Per i risk manager la diversity è un valore
L’attenzione verso il tema della presenza femminile nei ruoli dirigenziali delle imprese sta cambiando, ma la diversità di trattamento tra uomo e donna è ancora un dato di fatto: secondo quanto emerge dalla survey Gender Diversity & Risk Management, realizzata da Anra (l’associazione che raccoglie i risk manager e responsabili assicurazioni aziendali) presso i risk manager (uomini e donne) associati, il 28% degli intervistati afferma che non tutti all’interno dell’azienda si sentono a proprio agio con le donne in posizioni manageriali e il 38% riconosce l’esistenza di una disparità di trattamento ai fini della carriera professionale tra uomini con figli e donne con figli.
La disparità di genere è anche nel settore del rischio
Il tema è stato oggetto di confronto nel dibattito Il valore della diversity nel Risk Management, organizzato nel corso dei lavori del 18° convegno di Anra. I risultati della ricerca sono stati presentati da Valentina Paduano, Erm specialist di Prysmian Group, e da Alessandra Bossi, insurance manager di Siemens. I risultati confermano una disparità di trattamento professionale tra i sessi e un rapporto di collaborazione che non è ancora pienamente fluido; nello stesso tempo vengono riconosciute a maschi e femmine attitudini tendenzialmente differenti, che rappresentano però per i risk manager un valore all’interno del gruppo di lavoro: il campione di intervistati (composto per il 63% da uomini e per il 37% da donne tutti impiegati nel settore del rischio) riconosce una prevalenza femminile nell’area emotivo-cognitiva e maschile nell’area pragmatico-decisionale.
Dai dati presentati risulta chiaro che il 70% della popolazione aziendale femminile che si occupa di gestione del rischio si distribuisce su un inquadramento contrattuale medio-basso (impiegato 38%, quadro 32%), mentre il 51% della popolazione maschile si posiziona principalmente su livelli dirigenziali (24%) e di libero professionista (27%), una simile disparità di trattamento trova conferma nell’esistenza di un gap di genere anche nelle retribuzioni.
Diverso trattamento tra multinazionali e Pmi
I dati emersi sono stati commentati nel successivo dibattito, a cui hanno preso parte Rosangela Cesareo, autrice del blog Mammewonderwomen, Claudia Costa, corporate insurance manager e senior legal counsel del gruppo De’ Longhi e vicepresidente di Anra, Barbara Falcomer, direttore generale di Valore D, e Marina Salamon, presidente di Doxa.

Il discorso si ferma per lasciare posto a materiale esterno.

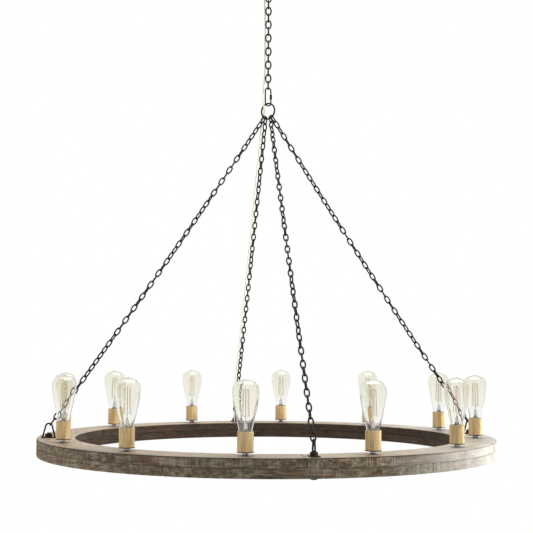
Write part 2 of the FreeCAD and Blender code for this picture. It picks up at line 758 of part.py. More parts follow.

Il dibattito si è incentrato sulla necessità della donna di far parte del mondo del lavoro pur mantenendo il proprio ruolo all’interno della famiglia, e sulla valorizzazione del ruolo femminile nelle imprese. Marina Salamon ha puntato il dito contro la cultura di genere che “è figlia delle influenze ambientali in cui le persone crescono, soprattutto famiglia e scuola. Per come sono cresciuta io”, ha raccontato Salamon, “faccio fatica a fare differenza tra ruoli maschili e femminili, e anche a pensare ad una donna che è entità diversa in famiglia rispetto a quando si trova sul luogo di lavoro”. Salamon ha poi introdotto il tema della struttura produttiva italiana come freno al riconoscimento femminile nelle imprese: “se in Italia l’introduzione delle donne in ruoli di responsabilità nelle aziende avviene lentamente è anche colpa di un capitalismo arretrato di tipo familista, nelle imprese multinazionali la situazione è differente”. Quest’ultima affermazione è stata condivisa da Claudia Costa: “In De’ Longhi la percentuale di presenza femminile è in crescita, anche perché l’approccio di una multinazionale alle competenze prima che al genere contribuisce a cambiare la percezione della diversità”. In questo senso, sostiene Costa, “una prescrizione normativa verso le cosiddette quote rosa può essere vissuta come un’imposizione ma è un correttivo necessario a instradare verso un cambiamento culturale, ponendo anche un termine temporale”.